Chad Henry (born October 9, 1946) is an American composer, actor, lyricist, playwright, and author. He has written over twenty musical theatre titles that premiere in his home state, Washington. He has long been associated with director/producer Linda Hartzell, artistic director of Seattle Children's Theatre, and with the late John Kauffman, director of many early Empty Space Theatre and Seattle Repertory Theatre works.

==Biography==
Chad Henry was born on October 9, 1946, in Seattle, Washington to Robert, a drama teacher, and June (nee Condit), a human services coordinator. He served in the United States Army from 1965 to 1968.

He attended University of Washington, where he studied drama and dance, graduating with a B.A. in 1972. He graduated from the Cornish School of Allied Arts with a B.F.A in 1983.

He began writing theatre songs in his early twenties for Empty Space Theatre, for a series of outdoor park shows produced throughout the 1970s and '80s, including titles such as Carlo Goldoni's The Venetian Twins, Voice of the Mountain, Deadwood Dick, Gammer Gurton's Needle, The Sidewalks of New York, and many others. He provided songs and theatre material for productions at most of Seattle's then-extant theatres, including Seattle Repertory Theatre, ACT Theatre, Skid Road Theatre, The Group Theatre, and others.

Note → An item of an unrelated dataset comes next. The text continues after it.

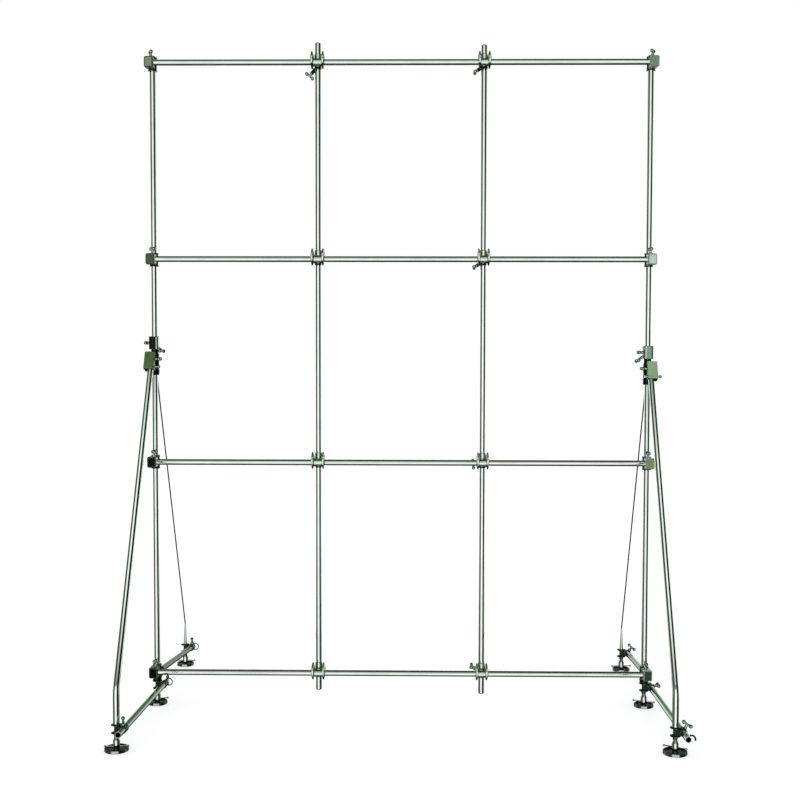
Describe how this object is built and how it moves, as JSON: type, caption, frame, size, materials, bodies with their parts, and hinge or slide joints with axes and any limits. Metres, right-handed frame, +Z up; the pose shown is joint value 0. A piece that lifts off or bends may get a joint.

He co-authored, with A. M. Collins, the long-running rock musical Angry Housewives, which played for seven years in Seattle, breaking all long-run records in that city. Although primarily credited with music and lyrics for that production, Henry contributed in part to the script as well. The show also played for a number of years in several other west coast cities—Portland, Vancouver, B.C., Victoria, B.C., Santa Rosa, California, and elsewhere—each of the above for at least five years each. Angry Housewives played as well in London, Tokyo, Berlin, Sydney, Melbourne, in every major U.S. and Canadian city, had an Off-Broadway run at the Minetta Lane Theatre in New York, was published by Samuel French, and optioned several times for film.

Henry also has written some dozen original musical productions for Seattle Children's Theatre, including Little Lulu, The Magic Mrs. Piggle Wiggle, Nancy and Plum, Doctor Dolittle in the Moon, and The Hoboken Chicken Emergency; and adaptations of Jack and the Beanstalk, Snow White, Pinocchio, Goodnight Moon, Harriet's Halloween Candy, and Sleeping Beauty. His musicals for young audiences have been produced nationally at the leading U.S. children's theatres, including the Children's Theatre Company of Minneapolis, Dallas Children's Theatre, San Diego Junior Theatre, Theatre IV Virginia, the Alabama Shakespeare Festival, and Northwest Children's Theatre in Portland, Oregon.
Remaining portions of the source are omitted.